> **Task statement**
Write out, precisely and in full, each line of the material.

> **Data shown**
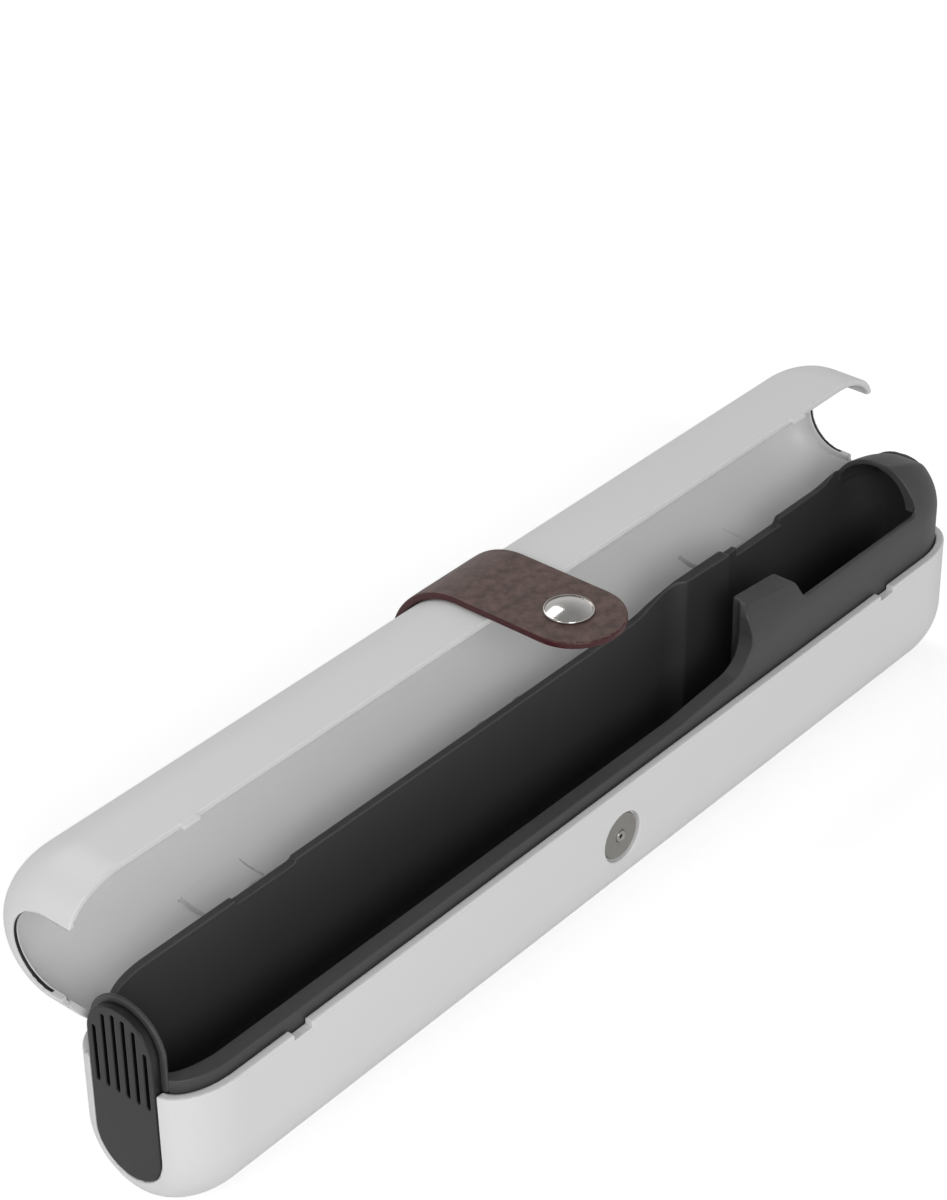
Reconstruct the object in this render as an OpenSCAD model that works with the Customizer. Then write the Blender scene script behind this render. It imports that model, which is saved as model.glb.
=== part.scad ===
// Travel case for a toothbrush: a long capsule with a hinged lid, a dark inner tray,
// vented end plates and a leather strap that closes on a metal clasp disc.
// X runs along the case, the clasp is on the -Y side, the hinge on the +Y side.
// The origin is the middle of the foot flat that the case rests on.

/* [Case] */
// Overall length of the case
case_l = 236; // [200:1:260]
// Width of the case
case_w = 30.6; // [30.6:0.1:34]
// Height of the base, from the foot flat to the rim
base_h = 29.2; // [28.5:0.1:31]
// Straight part of the lid wall, above the rim
lid_side_h = 7.6; // [7.6:0.1:9]
// Straight part of the base wall, below the rim
base_side_h = 15.2; // [14.5:0.1:16]
// Length of the rounding at each end of the case
corner_l = 13; // [11:0.5:15]
// Depth of the rounding at each end of the case
corner_d = 7.9; // [7:0.1:8]
// Wall of the base shell
base_t = 1.85; // [1.7:0.05:2]
// Width of the foot flat under the base
foot_w = 15; // [13:0.5:15]
// Wall of the lid shell
lid_t = 1.5; // [1.4:0.05:1.6]

/* [Lid and hinge] */
// Angle at which the lid stands open
lid_open = 90; // [60:1:95]
// Gap between the lid edge and the base rim
seam_gap = 0.2; // [0.2:0.05:0.4]
// Height of the hinge axis above the rim
hinge_up = 4.06; // [4:0.02:4.2]
// Distance of the hinge axis inside the outer wall
hinge_in = 1.55; // [1.5:0.01:1.6]
// Distance of each hinge from the middle of the case
hinge_x = 74; // [50:1:85]
// Length of each hinge leaf
leaf_l = 14.4; // [12:0.1:18]
// Radius of the hinge knuckles
knuckle_r = 1.35; // [1.2:0.05:1.4]
// Radius of the hinge pins
pin_r = 0.6; // [0.5:0.05:0.7]
// Running clearance round the hinge pins
pin_fit = 0.05; // [0.03:0.01:0.08]

/* [Inner tray] */
// Gap between the tray and the base wall
tray_gap = 0.2; // [0.2:0.05:0.4]
// Height of the front wall above the rim
front_wall_up = 2.5; // [1.5:0.1:3]
// Height of the back wall above the rim
back_wall_up = 11.9; // [10:0.1:13]
// Depth of the back wall's outer face inside the case wall
back_wall_in = 6; // [6:0.1:6.8]
// Thickness of the tray's walls
tray_t = 2; // [1.8:0.1:2.3]
// Width of the front wall's top face
front_wall_t = 3.4; // [2.6:0.05:3.6]
// Near side of the neck cheeks
neck_x0 = 44.5; // [40:0.5:47]
// Far side of the neck cheeks
neck_x1 = 61; // [57:0.5:62]
// Width of the slot between the neck cheeks
neck_w = 11.1; // [9.5:0.1:12.5]
// Where the hood over the end of the brush head begins
hood_x = 103; // [100:0.1:104]
// Height of the front cheek above the rim
cheek_up = 16.4; // [15:0.1:17]
// Height of the head compartment's front edge above the rim
head_edge_up = 11.1; // [10:0.1:12]
// Thickness of the front wall of the head compartment
head_wall_t = 1.55; // [1.4:0.05:2]

/* [Vent plates] */
// Radius of the plate's round ends
plate_r = 7.85; // [7.2:0.05:8]
// Height of the upper round end's centre above the rim
plate_top_up = 6.6; // [5.5:0.1:6.6]
// Depth of the lower round end's centre below the rim
plate_low_down = 14.9; // [13:0.1:15]
// Thickness of the plate
plate_t = 1.8; // [1.6:0.1:2]
// Number of vent slots in a plate
slot_n = 6; // [4:1:7]
// Distance between vent slots
slot_pitch = 2.42; // [2:0.01:2.42]
// Width of a vent slot
slot_w = 0.8; // [0.6:0.05:1]

/* [Strap and clasp] */
// Width of the leather strap
strap_w = 20.2; // [16:0.1:24]
// Thickness of the leather
strap_t = 1.6; // [1.4:0.1:2]
// Gap between the leather and the shell
strap_gap = 0.2; // [0.15:0.05:0.3]
// Depth of the clasp centre below the rim
clasp_down = 11.4; // [10.5:0.1:12]
// Radius of the clasp disc in the base
disc_r = 5; // [4.5:0.1:5.2]
// Thickness of the clasp disc
disc_t = 0.7; // [0.5:0.05:0.8]
// Radius of the domed cap on the strap
cap_r = 4.9; // [4.2:0.1:5.5]
// Height of the domed cap above the leather
cap_h = 1.7; // [1.2:0.1:2.2]
// Distance of the catches from the middle of the case
catch_x = 89.3; // [86:0.5:98]
// Length of each catch tab
catch_l = 4; // [3:0.1:5]

/* [Hidden] */
$fn = 72;

// Facets of each half round, and stations in each end rounding
arc_n = 28;
slice_n = 8;
crown_n = 16;
// A bit that carries cuts past a face
bit = 1;

half_l = case_l/2;
case_corner = [corner_l, corner_d];
case_r = case_w/2;
rim_z = base_h;
base_arc_z = base_h - base_side_h;
lid_h = lid_side_h + case_r;
lid_arc_z = rim_z + lid_side_h;
lid_top_z = rim_z + lid_h;
hinge_y = case_r - hinge_in;
hinge_z = rim_z + hinge_up;

base_in_r = case_r - base_t;
base_in_l = half_l - base_t;
lid_in_r = case_r - lid_t;
lid_in_l = half_l - lid_t;
tray_r = base_in_r - tray_gap;
tray_l = base_in_l - tray_gap;
// The roundings of the ends run parallel to the one outside
base_in_corner = [corner_l - base_t, corner_d - base_t];
lid_in_corner = [corner_l - lid_t, corner_d - lid_t];
tray_corner = [corner_l - base_t - tray_gap, corner_d - base_t - tray_gap];

// The back rim drops a little, which clears the lid's edge as it swings
back_drop = 0.3;
// Everything of the lid below the axis stays inside this radius of the axis
swing_r = 4.3;

// Where the vent plates sit in the end walls
plate_in = 0.1;
plate_fit = 0.1;
plate_back_x = half_l - plate_in - plate_t;

// Trough of the tray
back_wall_y = case_r - back_wall_in;
trough_front_y = front_wall_t - tray_r;
trough_back_y = back_wall_y - tray_t;
trough_y = (trough_front_y + trough_back_y)/2;
trough_r = (trough_back_y - trough_front_y)/2;
trough_floor_z = base_t + tray_t + 1.2;
end_wall_t = 0.8;
trough_l = plate_back_x - end_wall_t;
trough_corner = [12, 5];
neck_y = trough_y + 0.8;
head_front_y = head_wall_t - tray_r;
head_y = (head_front_y + trough_back_y)/2;
head_r = (trough_back_y - head_front_y)/2;

// Hollow of the hood
hood_y = -0.3;
hood_z = rim_z + lid_side_h + 2;
hood_r = tray_r - 3.8;
hood_corner = [13, 6.5];
// Above the rim the tray's top and back edge are rounder than the case
crown_y = -1.6;
crown_z = rim_z + 9.2;
crown_r = back_wall_y - crown_y;
crown_corner = [18, 7];
hood_t = 1;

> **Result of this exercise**
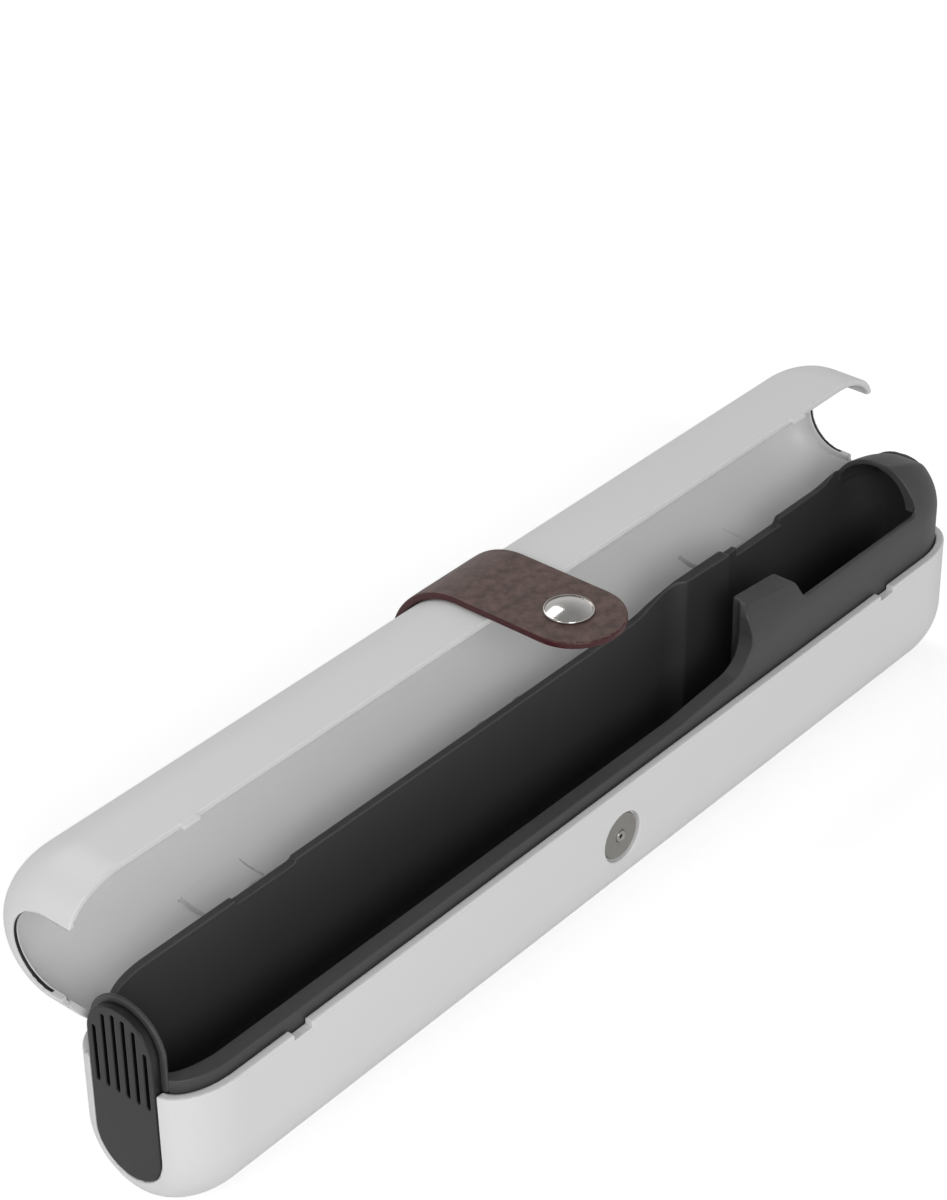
Reconstruct the object in this render as an OpenSCAD model that works with the Customizer. Then write the Blender scene script behind this render. It imports that model, which is saved as model.glb.
=== part.scad ===
// Travel case for a toothbrush: a long capsule with a hinged lid, a dark inner tray,
// vented end plates and a leather strap that closes on a metal clasp disc.
// X runs along the case, the clasp is on the -Y side, the hinge on the +Y side.
// The origin is the middle of the foot flat that the case rests on.

/* [Case] */
// Overall length of the case
case_l = 236; // [200:1:260]
// Width of the case
case_w = 30.6; // [30.6:0.1:34]
// Height of the base, from the foot flat to the rim
base_h = 29.2; // [28.5:0.1:31]
// Straight part of the lid wall, above the rim
lid_side_h = 7.6; // [7.6:0.1:9]
// Straight part of the base wall, below the rim
base_side_h = 15.2; // [14.5:0.1:16]
// Length of the rounding at each end of the case
corner_l = 13; // [11:0.5:15]
// Depth of the rounding at each end of the case
corner_d = 7.9; // [7:0.1:8]
// Wall of the base shell
base_t = 1.85; // [1.7:0.05:2]
// Width of the foot flat under the base
foot_w = 15; // [13:0.5:15]
// Wall of the lid shell
lid_t = 1.5; // [1.4:0.05:1.6]

/* [Lid and hinge] */
// Angle at which the lid stands open
lid_open = 90; // [60:1:95]
// Gap between the lid edge and the base rim
seam_gap = 0.2; // [0.2:0.05:0.4]
// Height of the hinge axis above the rim
hinge_up = 4.06; // [4:0.02:4.2]
// Distance of the hinge axis inside the outer wall
hinge_in = 1.55; // [1.5:0.01:1.6]
// Distance of each hinge from the middle of the case
hinge_x = 74; // [50:1:85]
// Length of each hinge leaf
leaf_l = 14.4; // [12:0.1:18]
// Radius of the hinge knuckles
knuckle_r = 1.35; // [1.2:0.05:1.4]
// Radius of the hinge pins
pin_r = 0.6; // [0.5:0.05:0.7]
// Running clearance round the hinge pins
pin_fit = 0.05; // [0.03:0.01:0.08]

/* [Inner tray] */
// Gap between the tray and the base wall
tray_gap = 0.2; // [0.2:0.05:0.4]
// Height of the front wall above the rim
front_wall_up = 2.5; // [1.5:0.1:3]
// Height of the back wall above the rim
back_wall_up = 11.9; // [10:0.1:13]
// Depth of the back wall's outer face inside the case wall
back_wall_in = 6; // [6:0.1:6.8]
// Thickness of the tray's walls
tray_t = 2; // [1.8:0.1:2.3]
// Width of the front wall's top face
front_wall_t = 3.4; // [2.6:0.05:3.6]
// Near side of the neck cheeks
neck_x0 = 44.5; // [40:0.5:47]
// Far side of the neck cheeks
neck_x1 = 61; // [57:0.5:62]
// Width of the slot between the neck cheeks
neck_w = 11.1; // [9.5:0.1:12.5]
// Where the hood over the end of the brush head begins
hood_x = 103; // [100:0.1:104]
// Height of the front cheek above the rim
cheek_up = 16.4; // [15:0.1:17]
// Height of the head compartment's front edge above the rim
head_edge_up = 11.1; // [10:0.1:12]
// Thickness of the front wall of the head compartment
head_wall_t = 1.55; // [1.4:0.05:2]

/* [Vent plates] */
// Radius of the plate's round ends
plate_r = 7.85; // [7.2:0.05:8]
// Height of the upper round end's centre above the rim
plate_top_up = 6.6; // [5.5:0.1:6.6]
// Depth of the lower round end's centre below the rim
plate_low_down = 14.9; // [13:0.1:15]
// Thickness of the plate
plate_t = 1.8; // [1.6:0.1:2]
// Number of vent slots in a plate
slot_n = 6; // [4:1:7]
// Distance between vent slots
slot_pitch = 2.42; // [2:0.01:2.42]
// Width of a vent slot
slot_w = 0.8; // [0.6:0.05:1]

/* [Strap and clasp] */
// Width of the leather strap
strap_w = 20.2; // [16:0.1:24]
// Thickness of the leather
strap_t = 1.6; // [1.4:0.1:2]
// Gap between the leather and the shell
strap_gap = 0.2; // [0.15:0.05:0.3]
// Depth of the clasp centre below the rim
clasp_down = 11.4; // [10.5:0.1:12]
// Radius of the clasp disc in the base
disc_r = 5; // [4.5:0.1:5.2]
// Thickness of the clasp disc
disc_t = 0.7; // [0.5:0.05:0.8]
// Radius of the domed cap on the strap
cap_r = 4.9; // [4.2:0.1:5.5]
// Height of the domed cap above the leather
cap_h = 1.7; // [1.2:0.1:2.2]
// Distance of the catches from the middle of the case
catch_x = 89.3; // [86:0.5:98]
// Length of each catch tab
catch_l = 4; // [3:0.1:5]

/* [Hidden] */
$fn = 72;

// Facets of each half round, and stations in each end rounding
arc_n = 28;
slice_n = 8;
crown_n = 16;
// A bit that carries cuts past a face
bit = 1;

half_l = case_l/2;
case_corner = [corner_l, corner_d];
case_r = case_w/2;
rim_z = base_h;
base_arc_z = base_h - base_side_h;
lid_h = lid_side_h + case_r;
lid_arc_z = rim_z + lid_side_h;
lid_top_z = rim_z + lid_h;
hinge_y = case_r - hinge_in;
hinge_z = rim_z + hinge_up;

base_in_r = case_r - base_t;
base_in_l = half_l - base_t;
lid_in_r = case_r - lid_t;
lid_in_l = half_l - lid_t;
tray_r = base_in_r - tray_gap;
tray_l = base_in_l - tray_gap;
// The roundings of the ends run parallel to the one outside
base_in_corner = [corner_l - base_t, corner_d - base_t];
lid_in_corner = [corner_l - lid_t, corner_d - lid_t];
tray_corner = [corner_l - base_t - tray_gap, corner_d - base_t - tray_gap];

// The back rim drops a little, which clears the lid's edge as it swings
back_drop = 0.3;
// Everything of the lid below the axis stays inside this radius of the axis
swing_r = 4.3;

// Where the vent plates sit in the end walls
plate_in = 0.1;
plate_fit = 0.1;
plate_back_x = half_l - plate_in - plate_t;

// Trough of the tray
back_wall_y = case_r - back_wall_in;
trough_front_y = front_wall_t - tray_r;
trough_back_y = back_wall_y - tray_t;
trough_y = (trough_front_y + trough_back_y)/2;
trough_r = (trough_back_y - trough_front_y)/2;
trough_floor_z = base_t + tray_t + 1.2;
end_wall_t = 0.8;
trough_l = plate_back_x - end_wall_t;
trough_corner = [12, 5];
neck_y = trough_y + 0.8;
head_front_y = head_wall_t - tray_r;
head_y = (head_front_y + trough_back_y)/2;
head_r = (trough_back_y - head_front_y)/2;

// Hollow of the hood
hood_y = -0.3;
hood_z = rim_z + lid_side_h + 2;
hood_r = tray_r - 3.8;
hood_corner = [13, 6.5];
// Above the rim the tray's top and back edge are rounder than the case
crown_y = -1.6;
crown_z = rim_z + 9.2;
crown_r = back_wall_y - crown_y;
crown_corner = [18, 7];
hood_t = 1;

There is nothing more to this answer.